Workers at the library scanned the Haggadahs with special scanners that turned the pages with suctioned tips, thus minimizing any damage.

Among the rarest of the volumes available online is one of two different versions of one Haggadah compiled by Rabbi Jacob Lorberbaum, known as Yakov ben Yakov Moshe of Lissa, and produced on the same printing press in 1828. The other version sits in Jersualem. Each one, titled Maaseh Nissim, inexplicably features different typesets, Yudlov noted in his bibliography.

"There could be many reasons why," offered Wilhelm.

But with his bifocals perched atop his forehead, the librarian excitedly described the possibilities the online Haggadah project offers researchers looking into the Lorberbaum conundrum and other questions. Researchers working in Jerusalem can now print out the New York version and compare it to theirs to help give an explanation.

"Typesetting in those times is not what it is today," he said. "There is no doubt in my mind that there has to have been a good reason for the changes."

The online collection also features a Haggadah and commentary penned by the Rebbe, Rabbi Menachem Mendel Schneerson, of righteous memory. Dating from his early scholarly works published in pamphlet form in 1946, it amounts to more than 1,000 pages.

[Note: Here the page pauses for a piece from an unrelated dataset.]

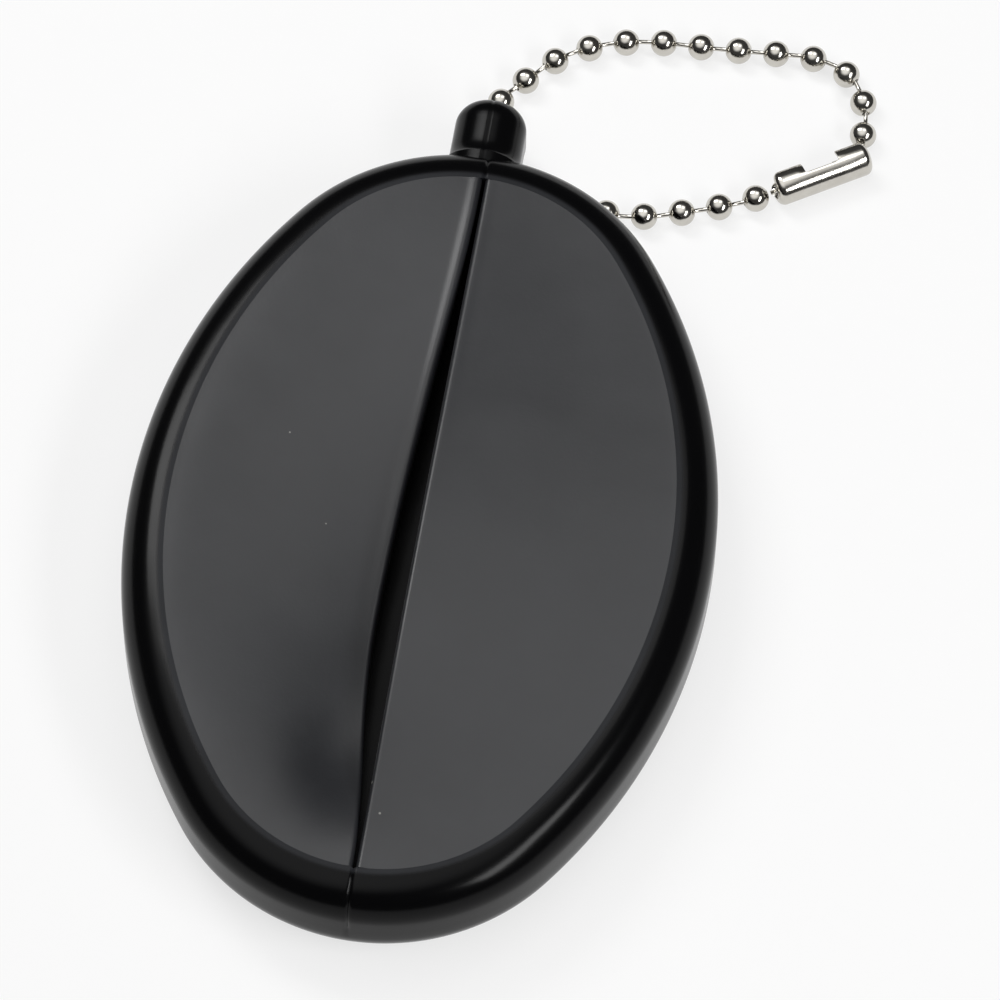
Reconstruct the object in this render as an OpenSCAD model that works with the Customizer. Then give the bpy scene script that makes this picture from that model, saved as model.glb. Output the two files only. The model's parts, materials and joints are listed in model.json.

The rarest Haggadahs include one printed in 1853 by Tzvi Yakov Bamburg in Rodelheim, Germany, and featuring a translation and annotations in German; an 1883 order of service for the first two nights of Passover with an English translation published by H. Salkoski in New York; and an edition printed by Abraham Moshe Luntz in Jerusalem in 1901.

Among those not yet available online is the Breish Galei Haggadah prepared for print during the reign of Russia's last czar, Nicholas II, in 1911. A censor stamped the Haggadah on its cover, but it was never actually published. The world's only known copy made its way to the Lubavitch library when Communist authorities sold mounds of books for paper recycling to Wiener.